Four candidates in history have won a majority of the popular vote only to be denied the presidency by the Electoral College. That includes Hillary Clinton, who had the largest popular vote margin of any losing presidential candidate in U.S. history.

The Electoral College was devised at the Constitutional Convention in 1787. It was a compromise between those who wanted direct popular elections for president and those who preferred to have Congress decide. At a time of little national identity and competition among the states, there were concerns that people would favor their regional candidates and that big states with denser populations would dominate the vote.

The Electoral College has 538 members, with the number allocated to each state, based on how many representatives it has in the House, plus its two senators. (The District of Columbia gets three, despite the fact that the home to Congress has no vote in Congress.)

To be elected president, the winner must get at least half plus one — or 270 electoral votes.

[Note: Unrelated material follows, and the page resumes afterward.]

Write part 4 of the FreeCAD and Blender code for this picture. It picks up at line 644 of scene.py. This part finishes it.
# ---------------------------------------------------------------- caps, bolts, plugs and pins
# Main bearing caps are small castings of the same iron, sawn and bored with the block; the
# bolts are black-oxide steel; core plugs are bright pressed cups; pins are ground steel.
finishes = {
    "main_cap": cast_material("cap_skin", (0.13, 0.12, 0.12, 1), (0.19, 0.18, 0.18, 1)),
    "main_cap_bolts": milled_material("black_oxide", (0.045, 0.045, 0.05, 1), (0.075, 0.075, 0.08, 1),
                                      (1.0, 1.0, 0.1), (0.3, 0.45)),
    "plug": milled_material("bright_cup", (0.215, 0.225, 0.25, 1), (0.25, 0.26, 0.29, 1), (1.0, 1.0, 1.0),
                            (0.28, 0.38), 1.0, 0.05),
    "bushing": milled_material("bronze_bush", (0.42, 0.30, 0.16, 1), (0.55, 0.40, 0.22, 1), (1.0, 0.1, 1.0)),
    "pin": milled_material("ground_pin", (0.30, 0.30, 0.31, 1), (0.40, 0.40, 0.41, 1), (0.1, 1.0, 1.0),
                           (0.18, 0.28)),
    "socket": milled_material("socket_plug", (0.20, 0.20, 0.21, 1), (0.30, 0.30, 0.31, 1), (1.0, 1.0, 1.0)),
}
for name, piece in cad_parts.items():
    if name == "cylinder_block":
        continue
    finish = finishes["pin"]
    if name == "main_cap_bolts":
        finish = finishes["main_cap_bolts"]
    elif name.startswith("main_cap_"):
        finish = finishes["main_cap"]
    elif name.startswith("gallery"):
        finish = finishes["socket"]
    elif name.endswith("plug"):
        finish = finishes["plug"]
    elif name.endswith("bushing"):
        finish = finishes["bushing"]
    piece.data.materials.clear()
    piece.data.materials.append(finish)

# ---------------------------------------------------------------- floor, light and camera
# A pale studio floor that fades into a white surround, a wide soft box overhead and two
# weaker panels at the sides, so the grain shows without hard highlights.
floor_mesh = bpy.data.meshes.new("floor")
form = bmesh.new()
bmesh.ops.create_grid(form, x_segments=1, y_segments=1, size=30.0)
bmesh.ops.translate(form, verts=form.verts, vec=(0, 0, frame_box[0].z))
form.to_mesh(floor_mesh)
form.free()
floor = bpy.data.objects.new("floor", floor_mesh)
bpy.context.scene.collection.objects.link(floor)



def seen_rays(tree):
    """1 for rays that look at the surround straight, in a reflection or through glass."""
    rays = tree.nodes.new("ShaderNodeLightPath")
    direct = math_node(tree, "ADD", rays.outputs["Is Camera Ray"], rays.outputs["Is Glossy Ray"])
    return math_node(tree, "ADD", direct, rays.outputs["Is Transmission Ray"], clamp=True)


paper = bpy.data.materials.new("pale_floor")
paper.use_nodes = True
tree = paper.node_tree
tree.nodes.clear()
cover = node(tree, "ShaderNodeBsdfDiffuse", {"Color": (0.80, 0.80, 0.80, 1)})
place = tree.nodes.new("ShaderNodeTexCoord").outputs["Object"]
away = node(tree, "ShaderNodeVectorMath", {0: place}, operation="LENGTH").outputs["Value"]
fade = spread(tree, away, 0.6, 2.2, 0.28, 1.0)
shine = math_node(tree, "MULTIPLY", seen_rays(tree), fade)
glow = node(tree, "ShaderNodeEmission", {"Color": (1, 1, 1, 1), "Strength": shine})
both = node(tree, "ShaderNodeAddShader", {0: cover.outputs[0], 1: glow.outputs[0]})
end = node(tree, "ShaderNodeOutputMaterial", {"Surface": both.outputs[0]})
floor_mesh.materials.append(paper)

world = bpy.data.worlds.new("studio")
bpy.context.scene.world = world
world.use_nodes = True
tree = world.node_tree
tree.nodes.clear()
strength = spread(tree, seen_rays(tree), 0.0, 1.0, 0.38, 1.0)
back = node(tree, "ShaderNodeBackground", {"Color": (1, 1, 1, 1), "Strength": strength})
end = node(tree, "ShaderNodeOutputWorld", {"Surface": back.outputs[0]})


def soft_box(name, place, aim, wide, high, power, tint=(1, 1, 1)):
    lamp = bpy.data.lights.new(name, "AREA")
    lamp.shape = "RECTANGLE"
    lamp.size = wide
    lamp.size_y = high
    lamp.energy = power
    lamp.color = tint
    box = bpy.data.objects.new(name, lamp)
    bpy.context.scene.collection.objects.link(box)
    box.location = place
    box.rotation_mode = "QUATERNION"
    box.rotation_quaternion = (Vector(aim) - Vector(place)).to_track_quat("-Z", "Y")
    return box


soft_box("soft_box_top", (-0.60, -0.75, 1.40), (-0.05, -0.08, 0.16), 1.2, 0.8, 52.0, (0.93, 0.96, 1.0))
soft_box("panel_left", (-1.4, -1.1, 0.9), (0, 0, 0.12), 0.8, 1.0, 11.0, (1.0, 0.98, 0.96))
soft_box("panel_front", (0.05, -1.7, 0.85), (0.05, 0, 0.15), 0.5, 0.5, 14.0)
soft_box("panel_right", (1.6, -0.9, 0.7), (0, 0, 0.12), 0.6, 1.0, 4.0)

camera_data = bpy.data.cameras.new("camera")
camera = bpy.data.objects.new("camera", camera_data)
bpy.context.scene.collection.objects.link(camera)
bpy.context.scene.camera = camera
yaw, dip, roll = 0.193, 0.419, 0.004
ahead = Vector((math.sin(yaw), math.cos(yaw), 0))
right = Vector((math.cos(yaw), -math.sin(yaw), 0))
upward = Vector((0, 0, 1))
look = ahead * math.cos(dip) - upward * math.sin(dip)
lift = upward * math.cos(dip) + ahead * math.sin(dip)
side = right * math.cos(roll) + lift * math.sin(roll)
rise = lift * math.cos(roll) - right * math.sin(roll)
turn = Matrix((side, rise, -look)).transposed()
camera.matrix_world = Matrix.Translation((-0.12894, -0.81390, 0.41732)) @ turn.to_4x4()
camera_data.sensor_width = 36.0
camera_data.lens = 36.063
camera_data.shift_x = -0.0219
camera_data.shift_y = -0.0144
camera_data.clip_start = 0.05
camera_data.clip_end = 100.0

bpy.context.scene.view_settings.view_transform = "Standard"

Graphic shows scenario in which a presidential candidate can win the popular vote but lose the election.;

This hybrid system means that more weight is given to a single vote in a small state than the vote of someone in a large state, leading to outcomes, at times, that have been at odds with the popular vote.

In fact, part of a presidential candidate’s campaign strategy is drawing a map of states the candidate can and must win to gather 270 electoral votes.

In 2016, for instance, Clinton received nearly 2.9 million more votes than Trump in the presidential election, after racking up more lopsided wins in big states like New York and California. But she lost the presidency due to Trump’s winning margin in the Electoral College, which came after he pulled out narrow victories in some less-populated Midwestern states.

It would take a constitutional amendment to abolish the Electoral College -- an unlikely move because of how difficult it is to pass and ratify constitutional changes. But there’s a separate movement that calls for a compact of states to allocate all their electoral votes to the national popular vote winner, regardless of how those individual states opted in an election. That still faces an uphill climb, though.